Descriptions, Reviews, Etc.
Publisher Description:
In Against the Closet, Aliyyah I. Abdur-Rahman interrogates and challenges cultural theorists' interpretations of sexual transgression in African American literature. She argues that, from the mid-nineteenth century through the twentieth, black writers used depictions of erotic transgression to contest popular theories of identity, pathology, national belonging, and racial difference in American culture. Connecting metaphors of sexual transgression to specific historical periods, Abdur-Rahman explains how tropes such as sadomasochism and incest illuminated the psychodynamics of particular racial injuries and suggested forms of social repair and political redress from the time of slavery, through post-Reconstruction and the civil rights and black power movements, to the late twentieth century.

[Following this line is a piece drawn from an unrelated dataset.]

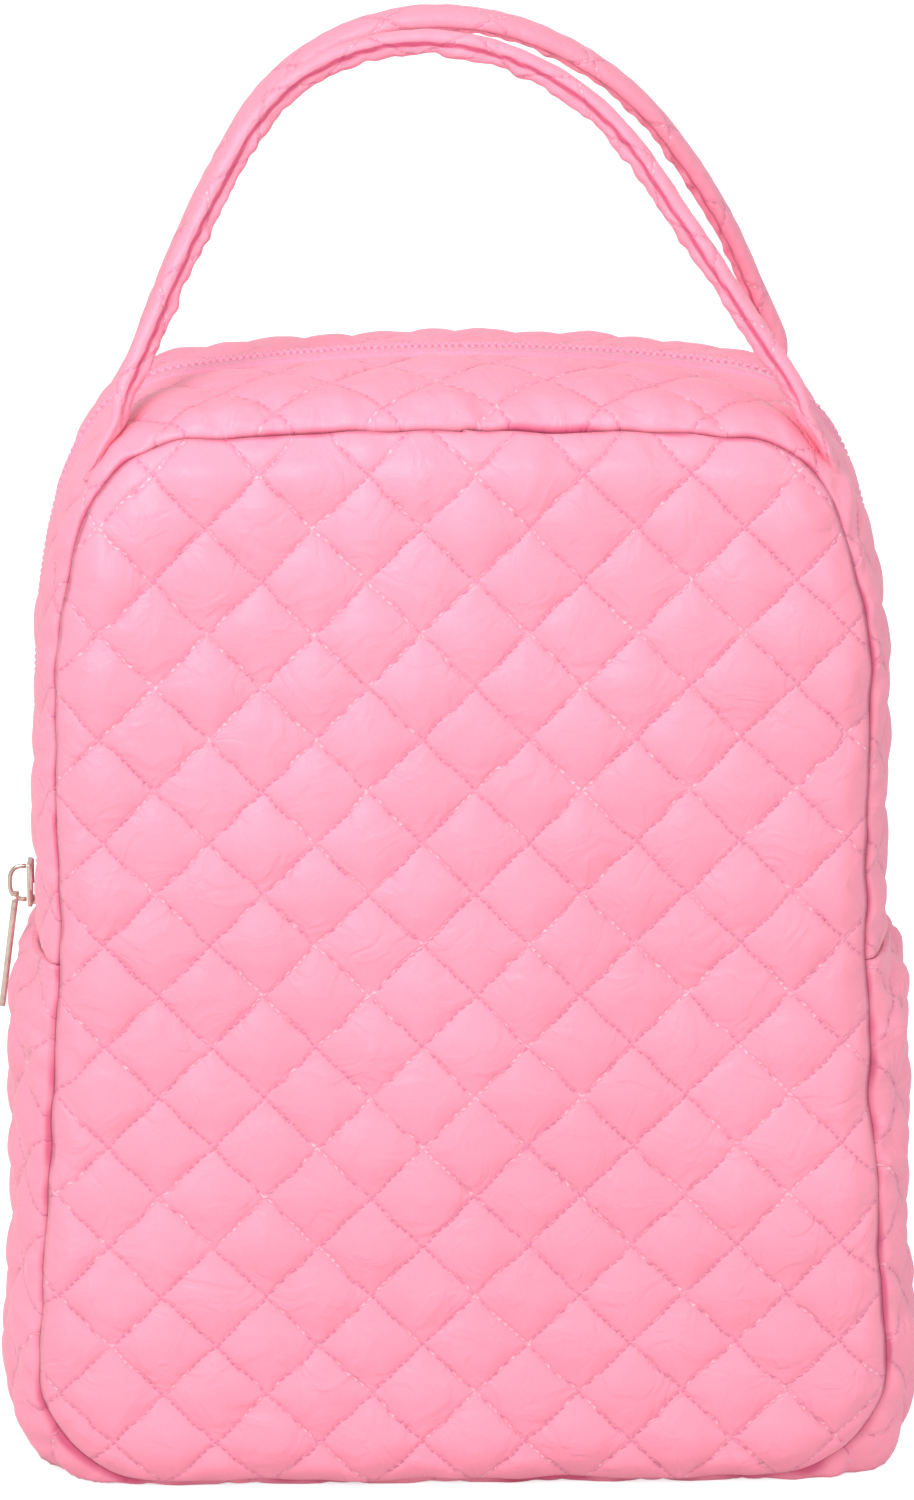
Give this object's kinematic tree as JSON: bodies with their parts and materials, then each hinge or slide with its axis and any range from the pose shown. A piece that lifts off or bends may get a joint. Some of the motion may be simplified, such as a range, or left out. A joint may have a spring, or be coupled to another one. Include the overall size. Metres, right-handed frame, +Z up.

Abdur-Rahman brings black feminist, psychoanalytic, critical race, and poststructuralist theories to bear on literary genres from slave narratives to science fiction. Analyzing works by African American writers, including Frederick Douglass, Pauline Hopkins, Harriet Jacobs, James Baldwin, and Octavia Butler, she shows how literary representations of transgressive sexuality expressed the longings of African Americans for individual and collective freedom. Abdur-Rahman contends that those representations were fundamental to the development of African American forms of literary expression and modes of political intervention and cultural self-fashioning.